▶ **Required work**:
Reproduce precisely the lines between the start of the data below and the line with "plan = Plan((-40, -24), (42, 26), tables)", both included.

▶ **Extracted records**:
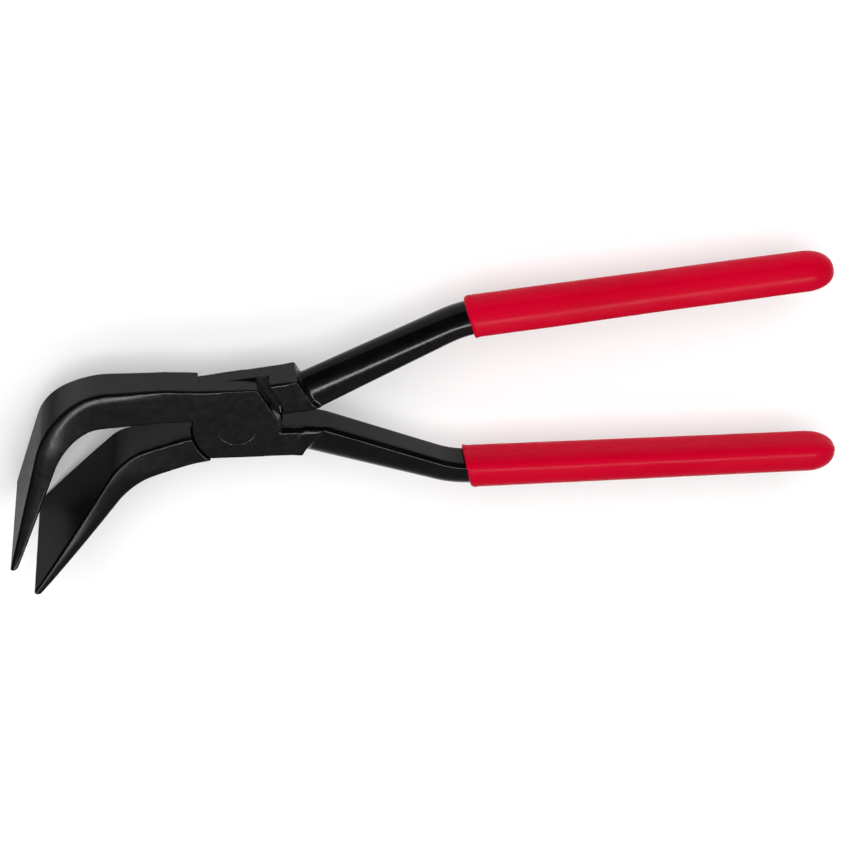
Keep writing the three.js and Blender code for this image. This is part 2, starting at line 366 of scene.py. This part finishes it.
def arm_field(jaw_shape, handle, near):
    """One arm. near is 1 where its cheek is the one nearer to +Z, or -1."""
    jaw, shank = jaw_field(jaw_shape), handle_field(handle)
    relief = jaw_shape["relief"]
    relief = relief + [(relief[-1][0], 17), (0, 17)]
    corner_x = jaw_shape["cheek_corner"]
    edge_x = math.copysign(CHEEK_RADIUS, corner_x)
    shoulder = [(0, -6), (0.9 * edge_x, -6), (edge_x, 0), (corner_x, 14.4), (0, 14.4)]
    slope = np.array([math.copysign(BLOCK_TOP, corner_x), abs(edge_x - corner_x)])
    slope /= np.linalg.norm(slope)

    def tables(x, y):
        block = polygon_distance(block_corners(handle["side"]), x, y)
        relieved = polygon_distance(relief, x, y)
        cheek = np.minimum(np.hypot(x, y) - CHEEK_RADIUS, polygon_distance(shoulder, x, y))
        sloped = (x - edge_x) * slope[0] + y * slope[1]
        return block, relieved, np.maximum(cheek, sloped)

    plan = Plan((-40, -24), (42, 26), tables)

    def field(x, y, z):
        block, relieved, round_cheek = plan.at(x, y)
        away = np.hypot(x, y)
        facing = near * z
        edge = EDGE - 0.65 * smoothstep(x, 18.5, 21.5)
        body = both(block, np.abs(z) - HALF, edge)
        corner = np.abs(z) - HALF + ROOT_CLEARANCE - handle["side"] * y
        body = both(body, (corner + CHAMFER) / math.sqrt(2), 0.15)
        body = np.minimum(jaw(x, y, z), body)
        pocket = either(away - POCKET_RADIUS, relieved, 1.0)
        body = np.minimum(both(body, -pocket, RIM), np.maximum(body, LAP - facing))
        flats = np.maximum(y - BLOCK_TOP, BLOCK_BOTTOM - y)
        cheek = both(round_cheek, flats, 0.3)
        cheek = np.maximum(both(cheek, facing - HALF, RIM), LAP - facing)
        body = np.minimum(body, cheek)
        return either(body, shank(x, y, z), CREASE)

    return field


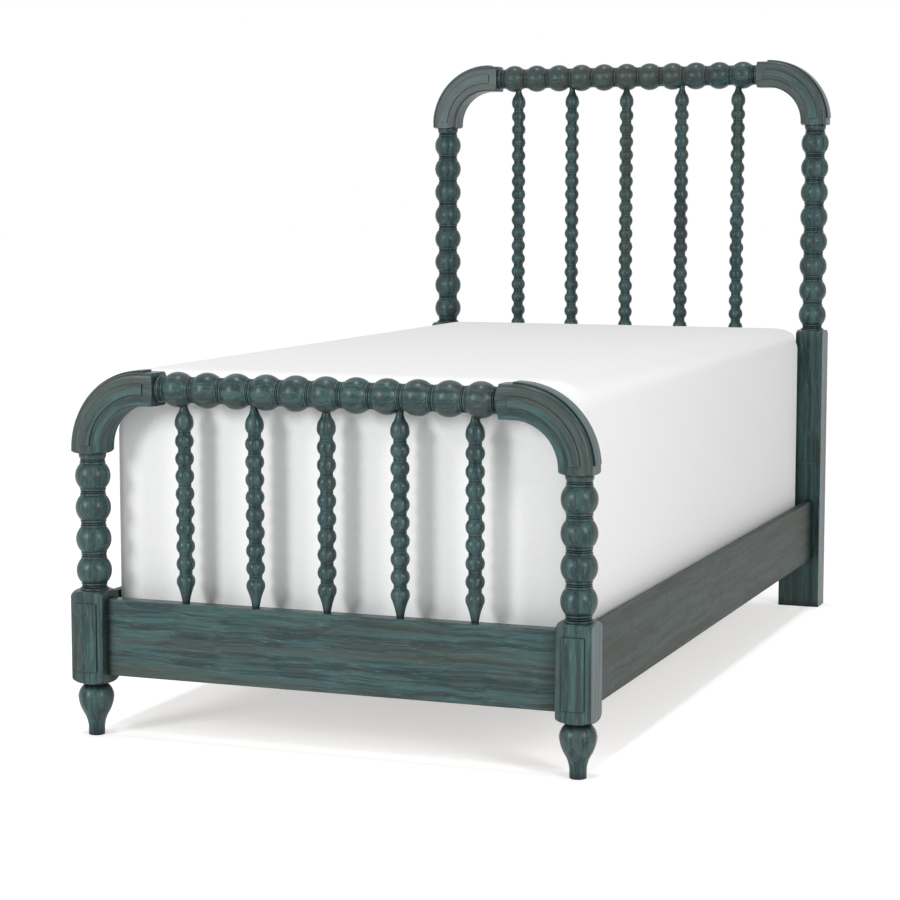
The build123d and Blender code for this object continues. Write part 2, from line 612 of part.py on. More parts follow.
def elbow_strip(side, axis_height, y):
    """Strip along the outside of an elbow's bend."""
    thickness = STRIP_PROUD - FIT
    middle = ELBOW_SQUARE / 2 + FIT + thickness / 2
    section = Pos(middle, 0) * Rectangle(thickness, STRIP_WIDTH)
    section = fillet(section.vertices().group_by(Axis.X)[-1], PANEL_EASE)
    return elbow_in_place(bent_bar(section, STRIP_STOP, STRIP_RUN_OUT), side, axis_height, y)


def foot_block_panel(side):
    """Raised panel on the front of a foot block."""
    face = FOOT_Y - HALF_BLOCK
    heights = (FOOT_BLOCK_BOTTOM + BLOCK_PANEL_MARGIN, FOOT_BLOCK_TOP - BLOCK_PANEL_MARGIN)
    panel = span(around(side * POST_X, BLOCK_PANEL_WIDTH), (face - BLOCK_PANEL_PROUD, face), heights)
    return fillet(panel.faces().sort_by(Axis.Y)[0].edges(), PANEL_EASE)


# Rails and spindles

def top_rail(axis_height, y):
    """Beaded rail with a hole for each spindle's pin."""
    rail = bead_string(0, TOP_BEADS, TOP_PITCH)
    rail = Pos(-TOP_RAIL_SPAN / 2, y, axis_height) * Rot(0, 90, 0) * rail
    tools = []
    pin_hole_top = axis_height - PIN_BELOW_AXIS + HOLE_RELIEF
    for x in SPINDLE_XS:
        hole = Cylinder(SPINDLE_PIN_RADIUS + FIT, 2 * BEAD_RADIUS, align=FROM_TOP)
        tools.append(Pos(x, y, pin_hole_top) * hole)
    for side in (-1, 1):
        tools.append(dowel_hole(side * (TOP_RAIL_SPAN / 2 + NECK_GROOVE), y, axis_height, (1, 0, 0)))
    return cut(rail, tools)


def lower_rail(rail_bottom, y):
    """Board between two posts, with a hole for each spindle's tenon."""
    top = rail_bottom + RAIL_HEIGHT
    length = POST_SPACING - BLOCK_SQUARE
    rail = span(around(0, length), around(y, RAIL_THICKNESS), (rail_bottom, top))
    rail = fillet(rail.edges().filter_by(Axis.X), RAIL_EASE)
    tools = []
    for x in SPINDLE_XS:
        depth = SPINDLE_TENON_LENGTH + HOLE_RELIEF
        hole = Cylinder(SPINDLE_TENON_RADIUS + FIT, depth, align=FROM_TOP)
        tools.append(Pos(x, y, top) * hole)
    for x, dowel_y, z in rail_dowel_seats(rail_bottom, y):
        tools.append(dowel_hole(x, dowel_y, z, (1, 0, 0)))
    return cut(rail, tools)


def small_neck(middle, edge):
    """Outline over the neck between two small beads."""
    groove = edge - SMALL_GROOVE_DEPTH
    ring_edge = edge - SMALL_GROOVE_DEPTH / 2
    return [
        [(edge, middle - SMALL_BAND)],
        [(groove, middle - SMALL_GROOVE)],
        [(ring_edge, middle - SMALL_RING)],
        [(edge, middle), (ring_edge, middle + SMALL_RING)],
        [(groove, middle + SMALL_GROOVE)],
        [(edge, middle + SMALL_BAND)],
        [(edge, middle + SMALL_NECK_HALF)],
    ]


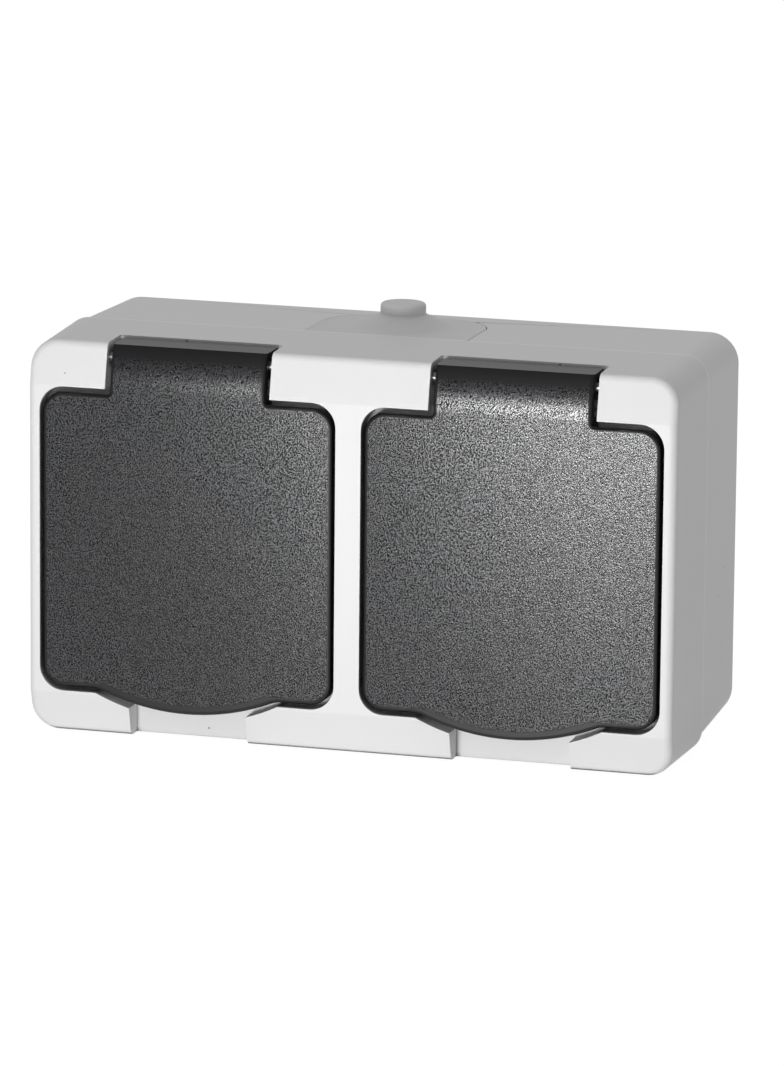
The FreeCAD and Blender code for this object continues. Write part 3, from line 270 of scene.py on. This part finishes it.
# %% Housing plastic
HOUSING_TONES = ((0.775, 0.77, 0.77, 1), (0.80, 0.795, 0.795, 1))
HOUSING_GRAIN = 0.35 * MM
HOUSING_CLOUD = 14 * MM
# The gap constants set the painted shade in narrow gaps: how far the AO node looks, and how dark the colour
# turns.
GAP_REACH = 1.4 * MM
GAP_SHUT, GAP_OPEN = 0.36, 0.72
GAP_SHADE_TONE = (0.016, 0.011, 0.009, 1)
# The joint constants set a painted highlight: a thin lighter line along the joint between cover and box.
JOINT_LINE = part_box("front_cover")[1][1]
JOINT_HALF = 0.5 * MM
JOINT_HIGHLIGHT_TONE = (0.93, 0.93, 0.93, 1)
SPECK_TONE = (0.36, 0.33, 0.31, 1)
SPECKS = {
    "top_middle": ((-6.76, -23.32, 40.82), 0.3),
    "over_right_tab": ((41.08, -44.7, 40.47), 0.4),
    "over_left_tab": ((-37.22, -44.7, 40.52), 0.4),
    "side_upper": ((67.52, -10.29, -6.5), 0.25),
    "side_lower": ((67.57, -15.41, -11.48), 0.25),
    "left_scoop": ((-31.03, -48.6, -39.07), 0.3),
    "front_corner": ((-60.07, -54.42, 34.27), 0.22),
}


def speck_mask(tree):
    """One inside a speck, nought elsewhere. Places and radii are in millimetres."""
    mask = None
    for place, radius in SPECKS.values():
        centre = tuple(part * MM for part in place)
        ends = {0: tree.place, 1: centre}
        away = tree.node("ShaderNodeVectorMath", {"operation": "DISTANCE"}, ends)["Value"]
        spot = 1 - away.ramp(radius * 0.5 * MM, radius * MM)
        mask = spot if mask is None else mask.largest(spot)
    return mask


def housing_plastic():
    """Light grey plastic with a fine matte grain, faint clouds in its tone, painted shade in gaps and a
    painted highlight.
    """
    tree = Tree("housing_plastic")
    grain = tree.noise(HOUSING_GRAIN, detail=3, roughness=0.6)
    clouds = tree.noise(HOUSING_CLOUD, detail=2)
    clean = tree.mix_colour(clouds, *HOUSING_TONES)
    _, y, _ = tree.axes()
    # Painted highlight: a thin lighter line along the joint, the light that its edge would catch.
    joint = 1 - (y - JOINT_LINE).math("ABSOLUTE").ramp(JOINT_HALF * 0.5, JOINT_HALF)
    highlit = tree.mix_colour(joint, clean, JOINT_HIGHLIGHT_TONE)
    marked = tree.mix_colour(speck_mask(tree), highlit, SPECK_TONE)
    # Painted shade: the colour turns dark where the AO node finds another part close in front, as in the
    # gaps.
    light = tree.node("ShaderNodeAmbientOcclusion", {"samples": 6}, {"Distance": GAP_REACH})["AO"]
    tone = tree.mix_colour(light.ramp(GAP_SHUT, GAP_OPEN), GAP_SHADE_TONE, marked)
    roughness = 0.42 + grain * 0.12 + clouds * 0.04
    return tree.finish(Base_Color=tone, Roughness=roughness, Normal=tree.bump(grain, 0.012 * MM))


MATERIALS = {"housing": housing_plastic()}
print("housing plastic with", len(SPECKS), "specks")

# %% [markdown]
# ## Where a lid is grained
#
# The leather grain covers the flat front and the tab. The rim all round, the round edges and the
# upper band of the tab are smooth. The solid's own normal tells the front from the edges, and the
# distance from the lower edge with its round lip gives the rim there.

# %% The grained part of a lid
LID_MIDDLE = 34 * MM
LID_LOW = -31.0 * MM
LIP_RADIUS = 46.07 * MM
LIP_CENTRE = 10.97 * MM
LIP_EXTRA = 0.8 * MM
RIM_WIDTH = 1.0 * MM
RIM_FADE = 0.15 * MM
TAB_FOOT = 30.6 * MM
TAB_BAND = 37.4 * MM
BAND_FADE = 1.2 * MM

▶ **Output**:
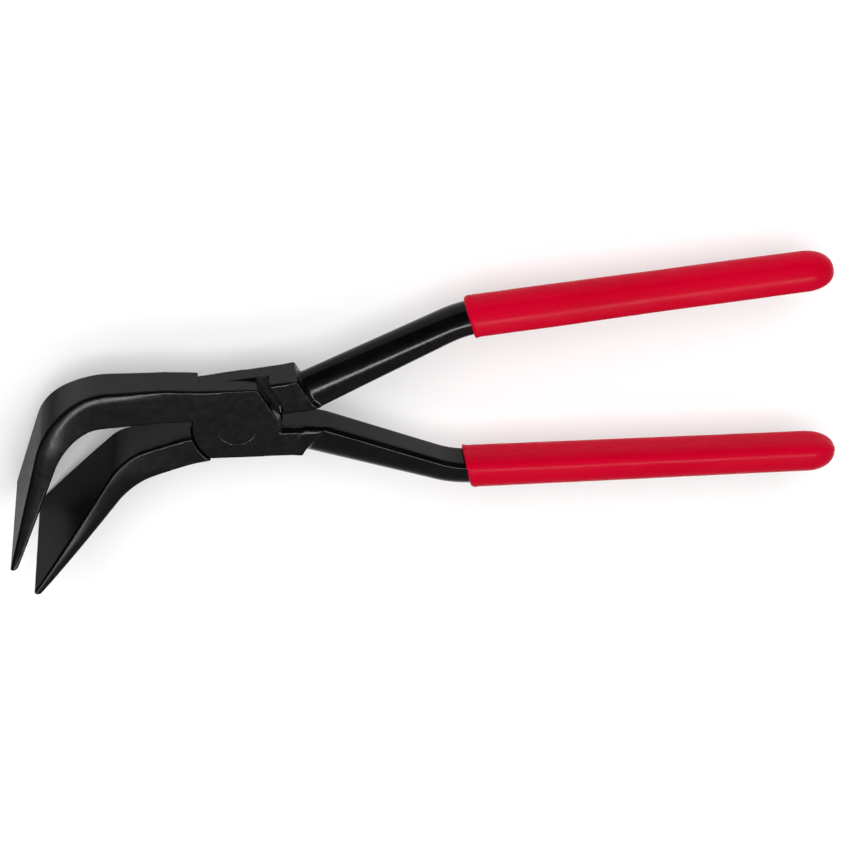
Keep writing the three.js and Blender code for this image. This is part 2, starting at line 366 of scene.py. This part finishes it.
def arm_field(jaw_shape, handle, near):
    """One arm. near is 1 where its cheek is the one nearer to +Z, or -1."""
    jaw, shank = jaw_field(jaw_shape), handle_field(handle)
    relief = jaw_shape["relief"]
    relief = relief + [(relief[-1][0], 17), (0, 17)]
    corner_x = jaw_shape["cheek_corner"]
    edge_x = math.copysign(CHEEK_RADIUS, corner_x)
    shoulder = [(0, -6), (0.9 * edge_x, -6), (edge_x, 0), (corner_x, 14.4), (0, 14.4)]
    slope = np.array([math.copysign(BLOCK_TOP, corner_x), abs(edge_x - corner_x)])
    slope /= np.linalg.norm(slope)

    def tables(x, y):
        block = polygon_distance(block_corners(handle["side"]), x, y)
        relieved = polygon_distance(relief, x, y)
        cheek = np.minimum(np.hypot(x, y) - CHEEK_RADIUS, polygon_distance(shoulder, x, y))
        sloped = (x - edge_x) * slope[0] + y * slope[1]
        return block, relieved, np.maximum(cheek, sloped)

    plan = Plan((-40, -24), (42, 26), tables)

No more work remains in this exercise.